Tuesday, March 31, 2009

heaven in a mason jar

It's warm outside today. In fact, it's one of the first warm days we've had recently. I've also been really busy over the past few days, so I made the executive decision to give myself the day off. Being self-employed does have its perks. With the extra time on my hands, I was liberated to cook a leisurely meal that can only be prepared when one is unfettered by the usual time constraints of daily life. It wasn't a t-bone steak that I endeavored to serve, nor did I apply my culinary expertise to attain the unapproachable heights of steamed asparagus or grilled tuna. No, mine is a meal devoid of pretension, and its perfection lies within the reach of any who are willing to learn. It is known in the common vernacular as fried bologna and sweet tea. For all of its familiarity, it is a meal that deserves our utmost respect. One must never think he has mastered it, for it is as we approach it with humility that it will yield its inherent beauty.

We begin with the bologna. I prefer Oscar Meyer, but other brands may produce similar results. The key is to stay away from anything that boasts of being organic or all-natural. Such arrogance can never survive the heat of a well greased frying pan. Second, the bologna must be cut on both sides to avoid the infamous "bubble-effect." The slits should be equadistant from the center of the cold-cut, and must be procured by means of a butter knife, or a sanitized pair of scissors. When the bologna commences its distinctive popping sound, it's time to flip. Remember, the second side will blacken sooner than the first, so remain vigilant. Add two slabs of bread and a slice of cheese. Again, no organic or fancy cheeses. The package should read..."pasteurized cheese product."

Now to the sweet tea. The preparation of genuine southern sweet tea is a sacred act that requires a spirit of reverence. Their should be no background noise, unless you have a small TV in your kitchen and are watching reruns of In the Heat Of The Night. The TV cannot exceed twelve inches, and the reception must be via rabbit ears. During a commercial break, bring water to a boil. Once the water has reached a rolling boil, proceed to add four family sized tea bags. I swear by Lipton, but other brands could conceivably be tolerated. Once the water has reached a boil, and has had time to darken, add your sugar. Key: sugar should always compliment the tea, but never overwhelm it. Tea is the star, sugar plays a supporting role. If you cannot taste the tea, you have added too much sugar. You have hence wasted your afternoon, and should begin penance immediately. A note for all of you yankees.....sugar must be added when the water is boiling hot. Adding the sugar after the tea has cooled will prohibit the sugar crystals from being properly diluted, thus compromising the taste. The tea bags should remain in the water for a minimum of one hour. Take heart. Your patience will be rewarded.

Monday, March 2, 2009


As part of my work with the Bridge Project, I have the distinct honor, and enormous challenge of coaching a group of 16-18 year old boys as part of a program called Hoops and Hope. These are young black men with whom I share little in common beyond a love of basketball, and a compulsive need for a weekly haircut. As the title suggests, we have won nary a game over the past month. After blowing out our first opponent, we've embarked upon a losing streak that currently stands at three games. It's not that we lack talent or athletic ability. We have yet to gel as a team, and we don't play defense. What's worse, even if we had all fifteen players on the court, I'm still convinced we couldn't break a full court press. One act I'm encouraging among the guys is the act of introspection. It's easy to point fingers when you're in the middle of a losing streak, but until each individual has the guts to take personal responsibility, we will continue to have our collective rear flogged in the public square.
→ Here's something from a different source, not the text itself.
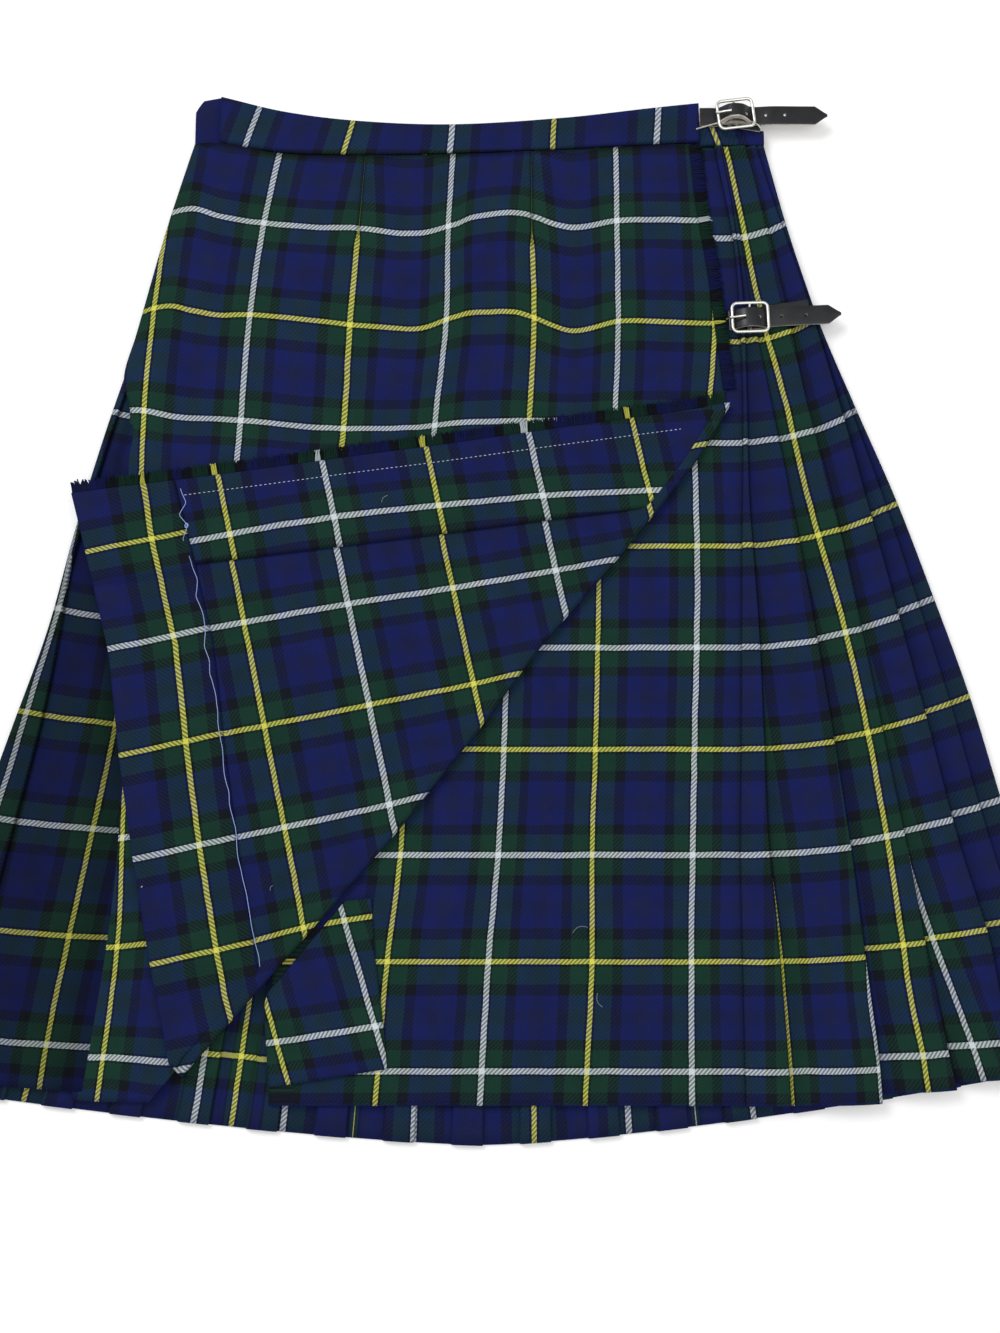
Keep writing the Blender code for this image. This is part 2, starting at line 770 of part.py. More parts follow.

The responsibility of course, begins with me. I wasn't supposed to be the coach. My job last year was to essentially serve as team chaplain. Unfortunately, no one stepped up to take the clipboard this season, and I got an unsolicited promotion. Now I'm chaplain and coach. Honestly, it's a very delicate balancing act that I'm still struggling to perfect. Last year as chaplain, I was detached from the concern over wins and losses. I was there to be a spiritual leader. I had the luxury of relating to the young men as people rather than players. How well they performed on the court was of little or no consequence to me. I liked it better that way, especially now that we're losing. As a coach, I have had to surrender my capacity for objectivity. The kid with the better character gets benched for the kid with the better jump shot. That bothers me. On top of all this, I've been pondering Paul's instruction to Timothy to maintain a singleness of purpose. "A good soldier does not get entangled in the affairs of the world," is how he puts it. Have I surrendered my singleness of purpose, or am I just tired of losing?